→ TASK TO CARRY OUT
The exercise asks you to copy every line below in which "with" appears.

---- AVAILABLE DATA

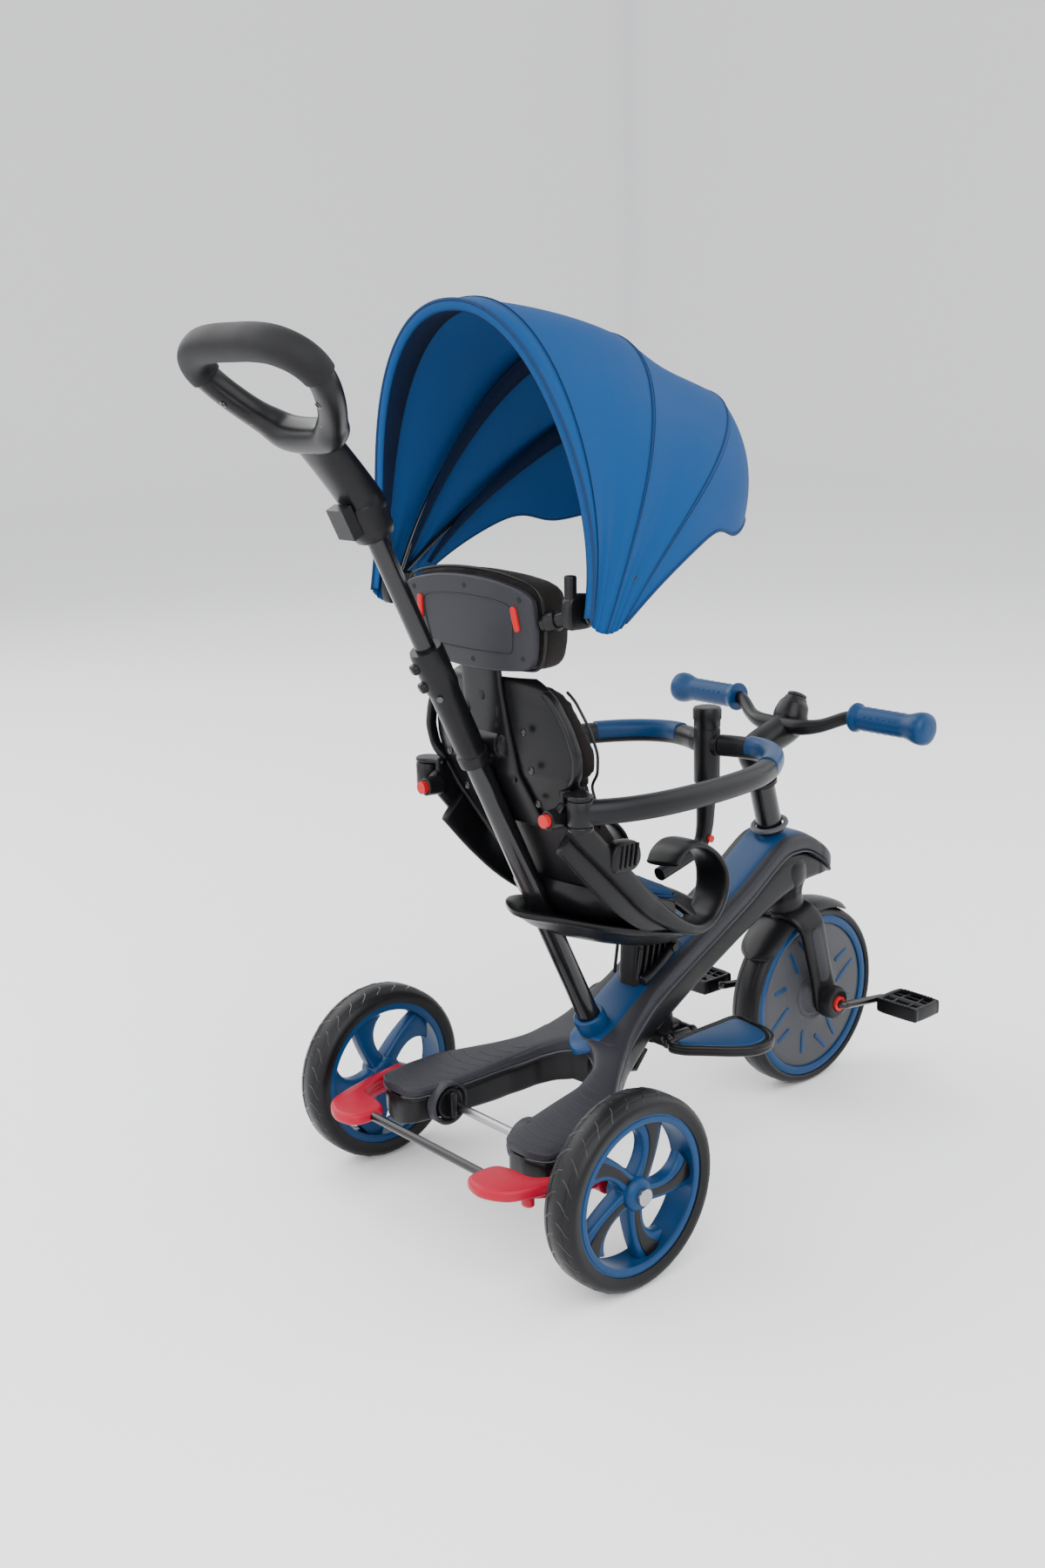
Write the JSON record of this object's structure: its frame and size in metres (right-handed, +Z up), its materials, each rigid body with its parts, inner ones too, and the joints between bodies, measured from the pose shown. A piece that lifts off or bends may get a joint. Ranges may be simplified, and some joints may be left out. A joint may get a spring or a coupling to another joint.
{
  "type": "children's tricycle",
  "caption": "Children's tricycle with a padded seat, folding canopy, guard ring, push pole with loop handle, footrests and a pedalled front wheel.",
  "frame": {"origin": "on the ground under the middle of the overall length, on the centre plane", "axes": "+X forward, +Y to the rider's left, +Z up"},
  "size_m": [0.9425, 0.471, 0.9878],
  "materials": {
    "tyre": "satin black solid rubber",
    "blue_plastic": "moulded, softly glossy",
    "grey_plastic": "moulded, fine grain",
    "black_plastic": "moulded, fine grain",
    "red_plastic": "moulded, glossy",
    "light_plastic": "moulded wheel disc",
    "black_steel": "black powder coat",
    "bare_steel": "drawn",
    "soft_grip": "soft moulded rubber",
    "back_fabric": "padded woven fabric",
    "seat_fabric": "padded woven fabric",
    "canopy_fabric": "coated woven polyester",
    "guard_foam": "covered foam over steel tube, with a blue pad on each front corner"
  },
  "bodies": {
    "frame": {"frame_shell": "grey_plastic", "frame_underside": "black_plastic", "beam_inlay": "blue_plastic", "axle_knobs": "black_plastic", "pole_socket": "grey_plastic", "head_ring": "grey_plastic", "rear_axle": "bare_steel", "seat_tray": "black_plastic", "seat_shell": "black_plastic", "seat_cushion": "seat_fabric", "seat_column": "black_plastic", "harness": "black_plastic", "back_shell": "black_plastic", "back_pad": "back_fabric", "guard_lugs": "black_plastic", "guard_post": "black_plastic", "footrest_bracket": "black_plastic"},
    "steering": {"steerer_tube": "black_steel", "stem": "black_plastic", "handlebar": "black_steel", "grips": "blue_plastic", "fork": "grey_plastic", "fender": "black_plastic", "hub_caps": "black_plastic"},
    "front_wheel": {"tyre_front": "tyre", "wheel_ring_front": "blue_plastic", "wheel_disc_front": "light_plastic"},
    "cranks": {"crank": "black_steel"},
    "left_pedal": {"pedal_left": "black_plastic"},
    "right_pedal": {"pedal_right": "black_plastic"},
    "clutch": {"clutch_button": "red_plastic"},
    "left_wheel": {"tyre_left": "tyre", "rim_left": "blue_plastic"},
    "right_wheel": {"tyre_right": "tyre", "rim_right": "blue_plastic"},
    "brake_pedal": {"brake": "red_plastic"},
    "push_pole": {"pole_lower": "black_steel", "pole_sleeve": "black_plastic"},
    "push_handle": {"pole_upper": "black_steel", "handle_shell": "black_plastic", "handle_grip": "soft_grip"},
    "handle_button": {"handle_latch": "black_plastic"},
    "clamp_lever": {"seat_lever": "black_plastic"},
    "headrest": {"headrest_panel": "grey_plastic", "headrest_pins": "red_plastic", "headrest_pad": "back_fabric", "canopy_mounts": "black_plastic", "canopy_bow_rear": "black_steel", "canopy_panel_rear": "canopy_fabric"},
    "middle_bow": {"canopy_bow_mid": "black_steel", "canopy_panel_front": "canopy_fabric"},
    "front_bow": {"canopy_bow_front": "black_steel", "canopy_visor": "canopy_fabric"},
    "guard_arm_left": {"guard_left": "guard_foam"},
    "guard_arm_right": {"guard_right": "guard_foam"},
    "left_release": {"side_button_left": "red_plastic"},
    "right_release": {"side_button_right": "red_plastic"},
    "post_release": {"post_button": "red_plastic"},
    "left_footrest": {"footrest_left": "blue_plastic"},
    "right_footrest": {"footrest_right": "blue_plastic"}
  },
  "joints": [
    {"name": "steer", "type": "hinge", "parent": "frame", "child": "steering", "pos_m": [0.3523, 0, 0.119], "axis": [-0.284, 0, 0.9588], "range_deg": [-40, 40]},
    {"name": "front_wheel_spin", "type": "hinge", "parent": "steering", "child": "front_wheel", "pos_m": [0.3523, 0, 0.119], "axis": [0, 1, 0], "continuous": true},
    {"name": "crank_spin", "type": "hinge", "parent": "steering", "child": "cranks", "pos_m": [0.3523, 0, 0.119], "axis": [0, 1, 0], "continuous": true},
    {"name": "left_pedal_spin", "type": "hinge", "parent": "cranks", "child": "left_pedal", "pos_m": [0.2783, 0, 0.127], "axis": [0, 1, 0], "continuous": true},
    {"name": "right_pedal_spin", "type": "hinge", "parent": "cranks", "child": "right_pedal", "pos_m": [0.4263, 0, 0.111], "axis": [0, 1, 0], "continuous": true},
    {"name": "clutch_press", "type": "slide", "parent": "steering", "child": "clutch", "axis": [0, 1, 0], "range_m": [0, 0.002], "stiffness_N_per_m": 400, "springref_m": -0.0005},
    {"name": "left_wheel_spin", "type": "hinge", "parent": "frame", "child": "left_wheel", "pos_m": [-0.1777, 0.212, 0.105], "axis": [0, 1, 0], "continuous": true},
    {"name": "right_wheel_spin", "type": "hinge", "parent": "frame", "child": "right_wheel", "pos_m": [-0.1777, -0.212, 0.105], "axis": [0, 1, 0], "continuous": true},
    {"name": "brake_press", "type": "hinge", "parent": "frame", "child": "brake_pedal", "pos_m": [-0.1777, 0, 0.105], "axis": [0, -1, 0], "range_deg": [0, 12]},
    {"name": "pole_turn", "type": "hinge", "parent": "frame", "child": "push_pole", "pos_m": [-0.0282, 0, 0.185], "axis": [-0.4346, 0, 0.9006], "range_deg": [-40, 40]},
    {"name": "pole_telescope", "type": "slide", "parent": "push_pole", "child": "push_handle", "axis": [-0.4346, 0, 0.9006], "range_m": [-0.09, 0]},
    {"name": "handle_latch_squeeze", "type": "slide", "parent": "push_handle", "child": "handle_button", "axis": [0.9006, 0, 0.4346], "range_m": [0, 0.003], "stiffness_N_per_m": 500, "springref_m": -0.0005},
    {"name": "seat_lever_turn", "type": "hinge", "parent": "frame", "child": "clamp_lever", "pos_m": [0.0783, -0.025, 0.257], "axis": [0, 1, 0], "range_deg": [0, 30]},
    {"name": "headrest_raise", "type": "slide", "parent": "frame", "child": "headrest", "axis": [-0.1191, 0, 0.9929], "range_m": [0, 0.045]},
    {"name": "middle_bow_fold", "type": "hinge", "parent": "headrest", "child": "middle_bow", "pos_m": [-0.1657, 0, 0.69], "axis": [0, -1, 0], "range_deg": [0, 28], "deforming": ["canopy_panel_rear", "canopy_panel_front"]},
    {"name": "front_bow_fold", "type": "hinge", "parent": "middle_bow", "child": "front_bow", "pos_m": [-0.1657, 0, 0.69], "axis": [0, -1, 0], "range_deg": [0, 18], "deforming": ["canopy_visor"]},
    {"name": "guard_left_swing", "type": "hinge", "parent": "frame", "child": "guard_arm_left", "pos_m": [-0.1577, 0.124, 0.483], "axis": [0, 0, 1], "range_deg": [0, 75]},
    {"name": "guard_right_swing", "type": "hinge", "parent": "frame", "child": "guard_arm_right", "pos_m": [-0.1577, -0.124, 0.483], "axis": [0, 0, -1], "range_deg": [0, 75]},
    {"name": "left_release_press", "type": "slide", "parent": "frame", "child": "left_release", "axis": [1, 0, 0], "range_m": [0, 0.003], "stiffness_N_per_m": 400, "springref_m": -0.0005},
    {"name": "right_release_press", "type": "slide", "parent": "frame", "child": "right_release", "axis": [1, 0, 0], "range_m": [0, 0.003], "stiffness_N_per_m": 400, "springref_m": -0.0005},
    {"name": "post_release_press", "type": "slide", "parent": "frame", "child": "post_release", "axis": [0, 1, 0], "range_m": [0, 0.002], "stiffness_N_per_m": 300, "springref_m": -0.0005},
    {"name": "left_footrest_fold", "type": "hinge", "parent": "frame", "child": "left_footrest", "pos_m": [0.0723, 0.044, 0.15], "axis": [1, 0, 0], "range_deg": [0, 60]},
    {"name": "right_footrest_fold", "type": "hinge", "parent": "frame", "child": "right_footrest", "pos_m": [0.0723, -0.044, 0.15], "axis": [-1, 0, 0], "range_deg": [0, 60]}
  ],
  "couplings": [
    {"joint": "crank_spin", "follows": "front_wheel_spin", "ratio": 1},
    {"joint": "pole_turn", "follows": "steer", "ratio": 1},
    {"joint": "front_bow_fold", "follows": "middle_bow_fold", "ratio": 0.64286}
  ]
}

--------

→ ANSWER IN FULL
Write the JSON record of this object's structure: its frame and size in metres (right-handed, +Z up), its materials, each rigid body with its parts, inner ones too, and the joints between bodies, measured from the pose shown. A piece that lifts off or bends may get a joint. Ranges may be simplified, and some joints may be left out. A joint may get a spring or a coupling to another joint.
  "caption": "Children's tricycle with a padded seat, folding canopy, guard ring, push pole with loop handle, footrests and a pedalled front wheel.",
    "guard_foam": "covered foam over steel tube, with a blue pad on each front corner"